You’re in a wine store. You look at the shelves. They are probably ordered by region and grape. You have no idea what 90% of the wines are. The merchant ask you good questions about what you like and you walk out of there with a bottle that probably taste pretty much like what you have had before but may be from region you haven’t tried before. Not bad. But great? Nah.
You walk out of that store with something that gives you more of the same. A baby step outside of your current experience. And without a framework for what to do with that new knowledge.
An Experience Framework For Ordering Wine
Let me introduce you to a framework for how to talk about what you want out if a wine next time you’re in a wine store or restaurant. This framework has two axis.
The x-axis, the horizontal axis, is about Grape Expression. The left side is “As Expected” and the right side is “Surprising”.
The y-axis. The vertical axis, is about taste and at the bottom we have “Safe” and at the top we have “Challenging”.

Grape Expression
A $15 pinot noir that tastes like a pinot noir tastes as expected. A $300 burgundy master piece also tastes as expected. They both taste like Pinot noir. One may be merely good and the other a benchmark, but they both taste as expected.
A white wine made from a red grape like Savage Grace’s Blanc Franc is a surprise. A wine from a grape you don’t normally see like Chateau Morrisette’s Chambourcin or Öömrang’s Siegerrebe is a surprise. So is a grape from a region you wouldn’t expect like a North Coast Trousseau.
None of this is about the quality of the wine. It’s about what you want out of a wine. Maybe you are early in your Pinot Noir journey and want to try more pinot noirs from different places. In that case you want wines that taste as expected so you can expand your thinking about what a Pinot Noir should taste like.
Perhaps you are well into your Syrah journey and want to try a carbonic Syrah just to see what that method does to a grape you already know well. In this case you want a surprising grape expression.
Taste
The $15 Pinot Noir and the $300 Burgundy are both safe choices if you like Pinot Noir. So is a Cabernet Sauvignon, a Gruner Veltliner, or an Albariño. These are generally delicious wines that are pretty easy to approach.
On the other hand will most people agree that orange wine and natural wine are not necessarily easy to drink. They are acquired tastes. I would suggest that dry rieslings need some getting used to. Very mineral and austere whites will also not please everyone.
Again, there is no value judgement here. All these wines can be great and just right for you, if that’s what you’re looking for.

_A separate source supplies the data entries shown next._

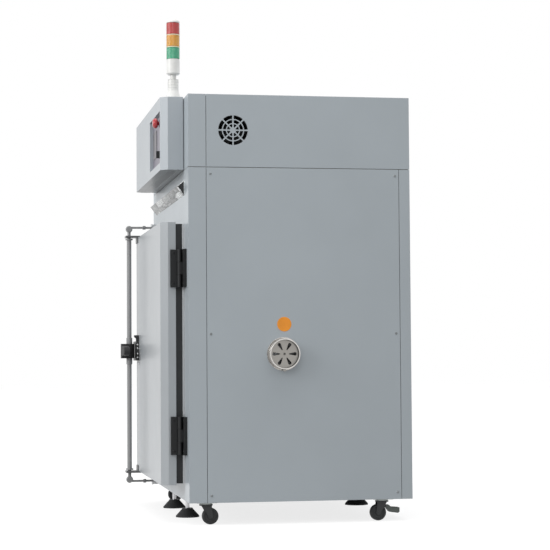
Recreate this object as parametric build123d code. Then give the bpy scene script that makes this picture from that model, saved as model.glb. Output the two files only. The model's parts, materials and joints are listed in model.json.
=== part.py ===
"""Hot air drying oven: a floor-standing cabinet on castors, with a hinged insulated door.

The door closes on a stainless frame and is held by a turning lock bar. The upper compartment holds
the fan motor and the electrics, and a shallow control box hangs ahead of it. Lengths are in
millimetres. While it is modelled, X = 0 is the middle of the cabinet, Y = 0 its front face with +Y
towards the back, and Z = 0 the floor. Every piece is then moved so that the origin lies on the floor
under the middle of the whole oven. The door hinges are on the +X side.
"""
import os

from build123d import *

os.makedirs("parts", exist_ok=True)

# Cabinet
cabinet_width = 1200.0
cabinet_depth = 870.0
cabinet_height = 1560.0
ground_clearance = 85.0
upper_height = 280.0
sheet = 2.0
running_gap = 0.3
front_return = 68.0
rear_return = 42.0
panel_gap = 2.0
flange_width = 24.0
base_thickness = 3.0
base_lip = 30.0
screw_radius = 2.5
screw_head_radius = 5.0
screw_head = 2.0
screw_length = 4.0
screw_inset = 15.0
screw_rise = 27.0

# Chamber, air ducts and insulation
chamber_width = 800.0
chamber_depth = 640.0
chamber_height = 875.0
chamber_floor = 216.0
duct_width = 80.0
plenum_height = 150.0
liner_sheet = 1.5
seal_frame_thickness = 8.0
seal_frame_margin = 6.0
louvre_length = 84.0
louvre_height = 9.0
louvre_gap = 25.0
louvre_pitch = 66.0
louvre_margin_side = 60.0
louvre_margin_end = 70.0
inlet_radius = 120.0
runner_width = 22.0
runner_height = 16.0
runner_sheet = 1.5
runner_plug_gap = 12.0
shelf_rises = (250.0, 560.0)
shelf_names = ("lower", "upper")
shelf_rod_radius = 4.0
shelf_rod_end = 6.0
shelf_cross_radius = 3.4
shelf_bar_radius = 2.4
shelf_bars = 13
shelf_back_gap = 20.0
shelf_front_gap = 70.0
shelf_side_gap = 4.0

# Air movement and heat
fan_shaft_radius = 9.0
shaft_clearance = 0.05
shaft_hole_radius = 16.0
wheel_radius = 145.0
wheel_height = 80.0
wheel_blades = 16
wheel_plate = 2.5
wheel_ceiling_gap = 14.0
wheel_hub_radius = 24.0
motor_radius = 72.0
motor_height = 165.0
motor_flange = 200.0
motor_flange_thickness = 8.0
motor_bearing_depth = 70.0
heater_radius = 5.0
heater_pitch = 50.0
heater_rise = 42.0
heater_loop = 62.0
heater_count = 3
heater_inner_offset = 230.0
heater_front_gap = 90.0

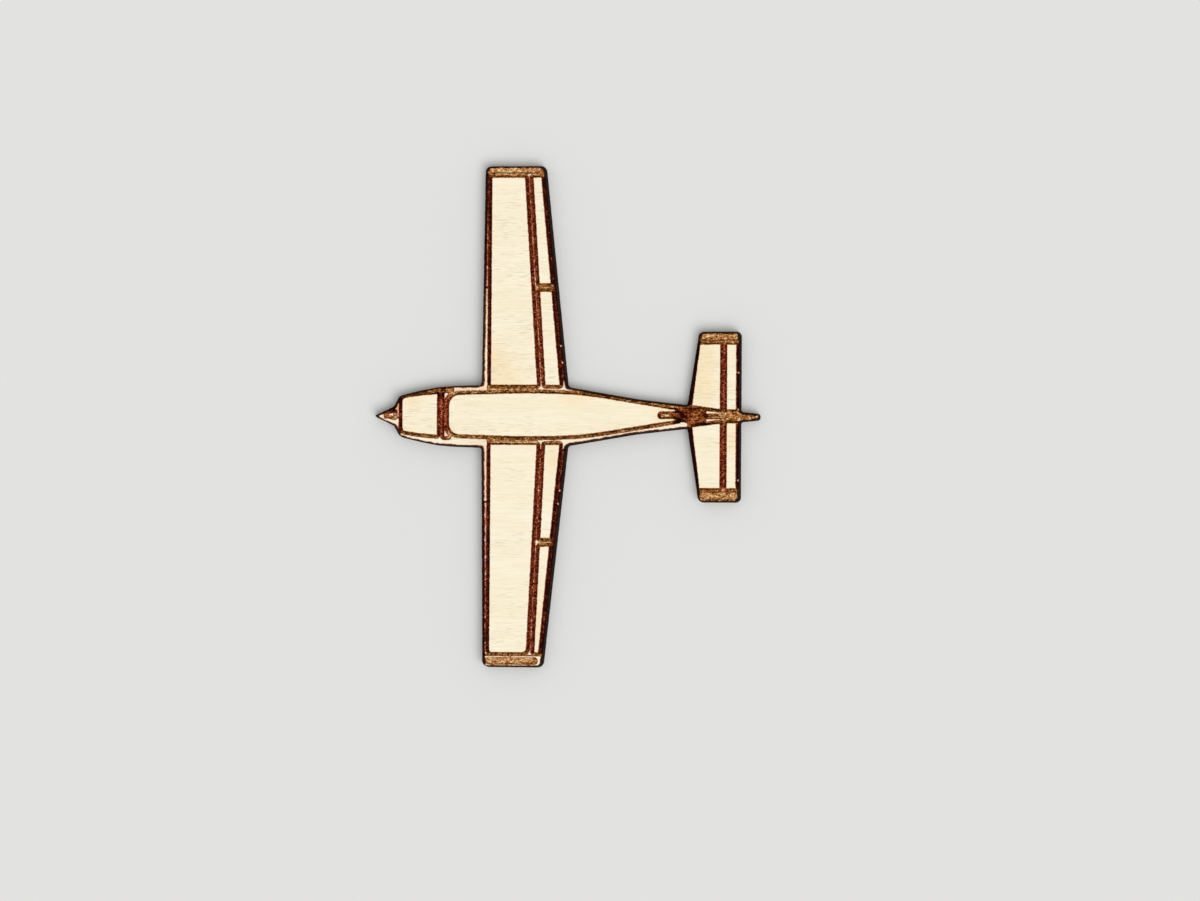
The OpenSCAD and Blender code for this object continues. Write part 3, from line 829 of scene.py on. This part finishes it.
def studio():
    """A pale board, a soft room and lamp, and the camera almost straight above."""
    scene = bpy.context.scene
    scene.view_settings.view_transform = "Standard"

    # Matt painted board, 5 m square
    half = 2.5
    mesh = bpy.data.meshes.new("floor")
    mesh.from_pydata(
        [(-half, -half, 0), (half, -half, 0), (half, half, 0), (-half, half, 0)], [], [(0, 1, 2, 3)]
    )
    floor = bpy.data.objects.new("floor", mesh)
    scene.collection.objects.link(floor)
    board = bpy.data.materials.new("pale_matt_board")
    board.use_nodes = True
    tree = board.node_tree
    tree.nodes.clear()
    face = node(tree, "ShaderNodeBsdfPrincipled", {
        "Base Color": linear(FLOOR_COLOUR), "Roughness": 0.9, "Specular IOR Level": 0.1
    })
    node(tree, "ShaderNodeOutputMaterial", {"Surface": face})
    mesh.materials.append(board)

    world = bpy.data.worlds.new("soft_room")
    scene.world = world
    world.use_nodes = True
    tree = world.node_tree
    tree.nodes.clear()
    seen = node(tree, "ShaderNodeLightPath", take="Is Camera Ray")
    room = node(tree, "ShaderNodeBackground", {"Color": (1, 1, 1, 1), "Strength": 0.58})
    wall = node(tree, "ShaderNodeBackground", {"Color": linear(FLOOR_COLOUR), "Strength": 1.0})
    mixed = node(tree, "ShaderNodeMixShader", {0: seen, 1: room, 2: wall})
    node(tree, "ShaderNodeOutputWorld", {"Surface": mixed})

    # One large soft lamp, off the tail and port side
    lamp = bpy.data.lights.new("softbox", "SUN")
    lamp.energy = 1.6
    lamp.angle = math.radians(45)
    softbox = bpy.data.objects.new("softbox", lamp)
    scene.collection.objects.link(softbox)
    softbox.rotation_euler = Vector((0.45, -0.5, 1)).to_track_quat("Z", "Y").to_euler()

    # The camera leans a little towards the tail and port side, and turns the nose up by a fifth of a degree
    toward = Vector((0.142, -0.02, 0.988)).normalized()
    turn = Matrix.Rotation(math.radians(0.213), 3, toward)
    across = turn @ (Vector((1, 0, 0)) - toward * toward.x).normalized()
    up = toward.cross(across)
    view_width = 178.9 * MM
    distance = 950 * MM
    aside = 5.09 * MM
    middle = Vector((0, 0, face_top * MM)) + across * aside - up * aside
    lens = bpy.data.cameras.new("camera")
    lens.sensor_width = 36
    lens.lens = lens.sensor_width * distance / view_width
    lens.clip_start = 0.01
    camera = bpy.data.objects.new("camera", lens)
    scene.collection.objects.link(camera)
    camera.location = middle + toward * distance
    camera.rotation_euler = Matrix(np.array([across, up, toward]).T.tolist()).to_euler()
    scene.camera = camera


studio()
build_back()
build_glue()
build_core()
build_bed()
for face_node in FACE_NODES:
    build_face(face_node)
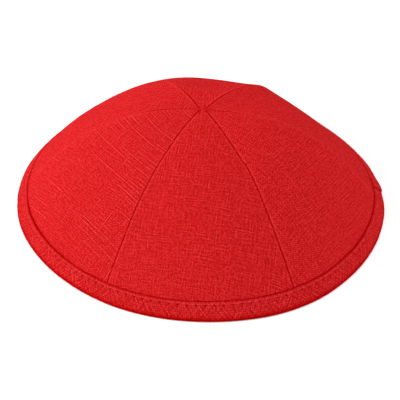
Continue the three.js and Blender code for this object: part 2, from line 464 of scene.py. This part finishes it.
def panelPlace(index, across, row, inside):
    # where a point of a panel lies, where it was on the flat cloth, its painted shade in a crease,
    # and its wear and painted highlight
    length, share, start, end, radius, width, gap = row
    azimuth = blend(start + degrees(gap / radius), end - degrees(gap / radius), across)
    toStart = gap + across * (width - 2 * gap)
    toEnd = width - toStart
    toSeam = min(toStart, toEnd)

    height = heightAtShare(share)
    above = (height - stripEdgeHeight(azimuth)) / sin(rimSlope)
    even = Vector((radius * cos(radians(azimuth)), radius * sin(radians(azimuth)), height))
    inset = panelTuck * (1 - smoothStep(above, -0.0002, 0.0006))
    if inside:
        band = 1 - smoothStep(toSeam, cloth["allowance"], cloth["allowance"] + 0.0006)
        inset += cloth["wall"] + cloth["allowanceStep"] * band * smoothStep(above, 0.0005, 0.0030)
    else:
        inset += max(seamDip(toStart, length, index), seamDip(toEnd, length, index + 1))
        inset -= clothSlack(even) * smoothStep(toSeam, 0, 0.004) * smoothStep(above, 0, 0.004)
    place = crownPoint(azimuth, share, inset)
    tips = [seams[(index + step) % len(seams)]["tip"] for step in (0, 1)]
    fade = (1 - share) ** 2
    place.x += fade * blend(tips[0][0], tips[1][0], across)
    place.y += fade * blend(tips[0][1], tips[1][1], across)
    place.z += cloth["knot"] * hump(length, cloth["knotReach"])

    # a wedge is cut with its threads nearly along its middle line, and its weft bends partly round
    fromMiddle = radians(blend(start, end, across) - (start + end) / 2 - panels[index]["grain"])
    flat = (radius * sin(fromMiddle), lengthAtShare(share * cos(fromMiddle) ** cloth["weftBend"]))
    return place, flat, *panelShade(index, azimuth, length, toStart, toEnd, above, even)


def panelCut(index):
    # the size that a panel is cut to, and the area of the wedge
    start, end = panelSpan(index)
    span = radians(end - start)
    width = 2 * shareAtLength(panelEnd) * crown["rimRadius"] * sin(span / 2)
    area = 0
    for above, below in zip(panelRows, panelRows[1:]):
        area += span * shareAtLength((above + below) / 2) * crown["rimRadius"] * (below - above)
    return (width, panelEnd), area


sharpFold = radians(50)   # a mesh edge that turns further than this stays sharp


def addObject(name, data):
    made = bpy.data.objects.new(name, data)
    bpy.context.scene.collection.objects.link(made)
    return made


def finishMesh(bm, name, material):
    bm.normal_update()
    for face in bm.faces:
        face.smooth = True
    for edge in bm.edges:
        edge.smooth = edge.calc_face_angle(0) < sharpFold
    mesh = bpy.data.meshes.new(name)
    bm.to_mesh(mesh)
    bm.free()
    mesh.materials.append(material)
    return addObject(name, mesh)


def clothLayers(bm):
    # what the linen's material reads from each point of the mesh: its painted shade, its wear and
    # painted highlight, and its slubs
    return [bm.verts.layers.float.new(name) for name in ("creaseShade", "wearAndHighlight", "slubs")]


def sewPanel(index, material):
    bm = bmesh.new()
    across = len(panelColumns) - 1
    down = len(panelRows) - 1
    bmesh.ops.create_grid(bm, x_segments=across, y_segments=down, size=0.5)
    raised = bmesh.ops.extrude_face_region(bm, geom=bm.faces[:])["geom"]
    lifted = [item for item in raised if isinstance(item, bmesh.types.BMVert)]
    bmesh.ops.translate(bm, verts=lifted, vec=(0, 0, 1))
    bmesh.ops.recalc_face_normals(bm, faces=bm.faces[:])

    creaseShades, wearAndHighlights, slubs = clothLayers(bm)
    rows = [panelRow(index, length) for length in panelRows]
    flats = {}
    for vert in bm.verts:
        vert[slubs] = panels[index]["slubs"]
        column = round((vert.co.x + 0.5) * across)
        row = round((0.5 - vert.co.y) * down)
        inside = vert.co.z < 0.5
        vert.co, flats[vert], vert[creaseShades], vert[wearAndHighlights] = panelPlace(
            index, panelColumns[column], rows[row], inside)
    layer = bm.loops.layers.uv.new("cloth")
    for face in bm.faces:
        for loop in face.loops:
            loop[layer].uv = flats[loop.vert]
    bmesh.ops.remove_doubles(bm, verts=bm.verts[:], dist=0.000002)
    return finishMesh(bm, "linen_" + panels[index]["name"], material)


# The strip's section, down the outside, across the foot, up the inside and down the channel: each
# corner's height above the floor, how far in from the crown's outer face it is, and its rounding
stripSection = [
    (strip["rise"], strip["wall"] - strip["proud"], 0.0003),
    (strip["rise"], -0.5 * strip["proud"], 0.00035),
    (strip["rise"] - 0.0006, -strip["proud"], 0.0004),
    (strip["footChamfer"], -strip["proud"], 0.0005),
    (0.0001, 0.0004, 0.0005),
    (0, 0.0010, 0.0003),
    (0, stripBack - 0.0008, 0.0003),
    (strip["footChamfer"], stripBack, 0.0004),
    (strip["insideRise"] - 0.0004, stripBack, 0.0003),
    (strip["insideRise"], stripBack - 0.0004, 0.0002),
    (strip["insideRise"], innerFace, 0.0001),
    (0.0011, innerFace, 0.0001),
    (0.0011, strip["wall"] - strip["proud"], 0.0001),
]


def lapBehind(azimuth, drop):
    # how far round a point is behind the lapped end's slanting edge
    edge = join["azimuth"] + join["slant"] * (drop / stripWidth - 0.5)
    return (azimuth - edge + 180) % 360 - 180


def lapRise(azimuth, drop):
    behind = lapBehind(azimuth, drop)
    thinning = smoothStep(behind, join["hold"], join["fade"])
    return join["rise"] * smoothStep(behind, 0, join["edge"]) * (1 - thinning)


def stitchPhase(azimuth):
    # 0 at a needle hole, 0.5 in the middle of a stitch
    return (azimuth / 360 * stitching["count"]) % 1


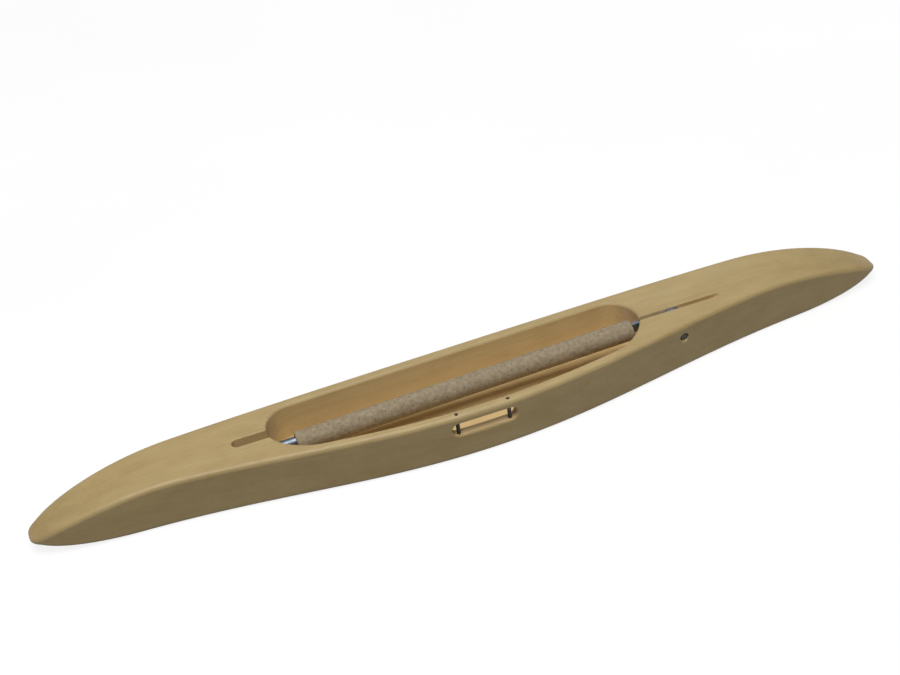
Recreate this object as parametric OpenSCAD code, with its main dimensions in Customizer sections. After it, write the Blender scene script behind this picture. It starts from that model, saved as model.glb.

Sometimes you are in the mood for something easy to drink and sometimes you want to be challenged. It’s all part of the wine journey.
Using The Framework
Let’s go back. You’re in a wine store. You look at the shelves. They are probably ordered by region and grape. You have no idea what 90% of the wines are. But now you have a framework for expressing what you want. You could say:
I like wine x, y, and z. And I’m in the mood for something that’s easy to drink, but I’d like to be surprised either by trying a grape I know done in a different way or a grape I know should taste very different, taste like something I like. Surprising + Safe.
Or perhaps you could declare that today you want to be challenged. But you want to be challenged in a way that helps you build your vocabulary. And the wine merchant may give you an orange wine from Pinot Gris and tell you that Pinot Gris is one of the most common orange wines and this particular wine is in the middle spectrum of how orange wines taste. Expected + Challenging
Lean Forward
Wine is the ultimate lean forward product. It invites conversations about nuance and finesse, about geography, people, and climate. It’s inherently complex. And it’s worthwhile learning some real wine language. Still, let’s acknowledge that it’s hard to go from ground level to the top of Everest and acknowledge that we can use a framework like this to describe what experience we want out of a wine and use it as scaffolding for learning more.